Baire category theorem and countable union of closed meagre sets in complete metric space

Question

In my functional analysis course Baire category theorem is the following: Complete metric spaces are of second category. The following was stated as Baire Category theorem's consequence: Suppose $X$ is a complete metric space. Suppose $c_1,...,c_n,...$ are closed meagre sets. Then $c = \cup_{n=1}^{\infty}c_n$ is also a meagre set. I can prove this in the following way. Suppose $c$ is not meagre and thus contains a closed ball. Suppose that ball is $B_0 = B[x_0, r_0]$. Then there exists a ball $B_1 = B[x_1,r_1] \subset B_0, r_1 < r_0/2$ such that $B_1 \cap c_1 = \emptyset$. Then $\exists B_2 = B[x_2,r_2] \subset B_1 \subset B_0, r_2<r_1/2<r_0/2^2$ such that $B_2 \cap c_1 = \emptyset, B_2 \cap c_2 = \emptyset$. In this way we get a sequence $B_n = B[x_n,r_n]$ such that $B_{n+1} \subset B_n$ and $r_n < r_0/2^n$. $X$ is complete so $\cap_{n=0}^{\infty} B_n = {a}$ where $ a \in X, a\notin c$. But this is a contradiction which is the end of the proof.
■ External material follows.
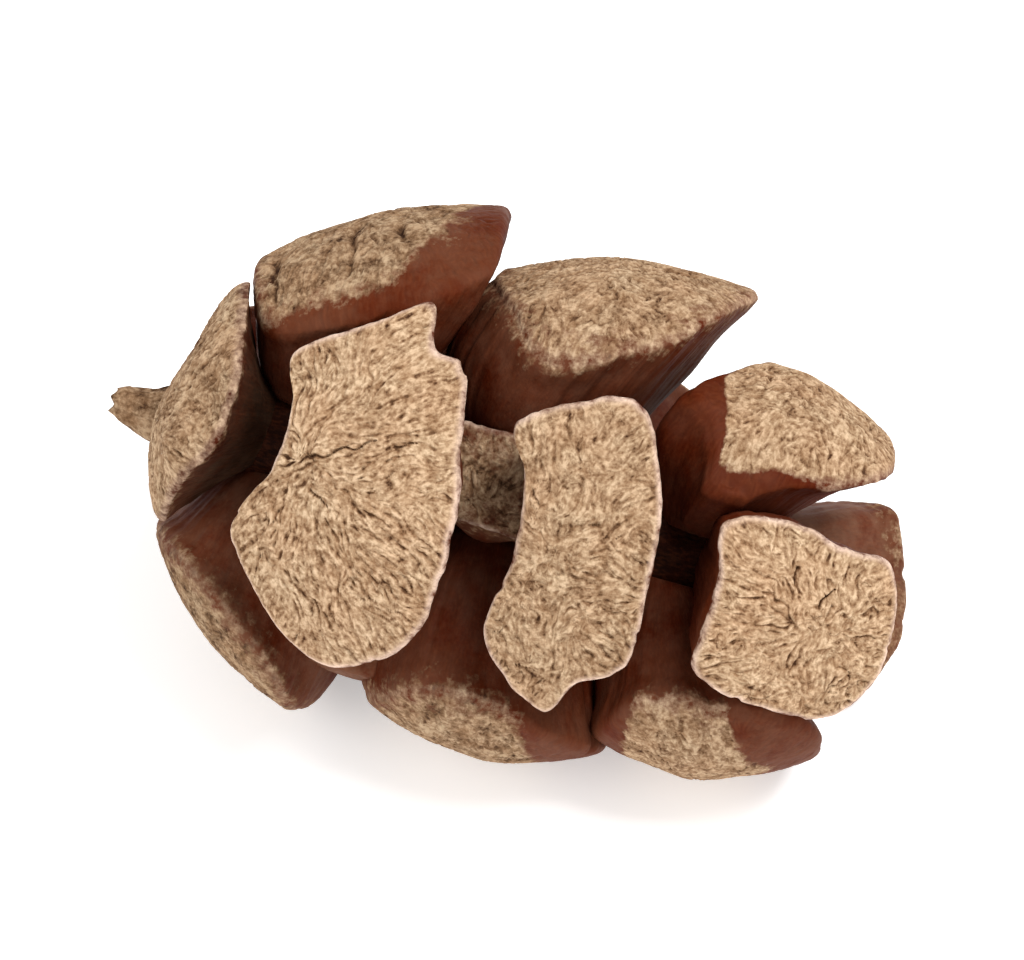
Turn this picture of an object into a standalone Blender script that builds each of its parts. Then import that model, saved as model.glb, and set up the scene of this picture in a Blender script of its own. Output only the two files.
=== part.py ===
"""A dry, opened cypress cone that lies on its side.

A woody axis carries crossed pairs of scales. Each scale is a shield-shaped face on a body that
narrows like a wedge to its root in the axis. The whole cone grew as one piece, so it is one solid.
"""
import math
from dataclasses import dataclass

import bmesh
import bpy
import numpy as np
from mathutils import Matrix, Vector

# Driving dimensions, in metres
CONE_LENGTH = 0.038
STALK_LENGTH = 0.0024
RIM_ROUNDING = 0.00045
FLAT_DEPTH = 0.0003

# How the cone lies, in degrees: its roll about its axis, and how far its tip dips
ROLL = 45.9
TIP_DIP = 5.2

# How finely a scale is divided
POINTS_ROUND = 32
FACE_STEPS = (0.4, 0.7)
BODY_STEPS = (0.10, 0.32, 0.64, 1.0)

# Every length below is in thousandths of a metre on a cone that is 38 of them long
UNIT = CONE_LENGTH / 38.0

# Shield outlines as (toward the tip, sideways) from the middle of the face
FRONT_BASAL = (
    (-2.0, 6.4), (0.8, 6.6), (3.4, 4.7), (4.5, 2.4), (4.4, 0.0), (3.2, -1.8), (1.6, -3.4),
    (-0.2, -5.0), (-2.8, -4.0), (-3.6, -0.6),
)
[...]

Now, this is very similar to how Baire category theorem is proven. But it is listed as a consequence so I don't know how this result could be derived from the initial theorem statement. Also, I've noticed that this theorem is stated in different ways which are (I assume) equivalent and the above statements are two of those. While I can see clear correlation between the other possible ways to state the theorem, I don't see direct correlation between the above two.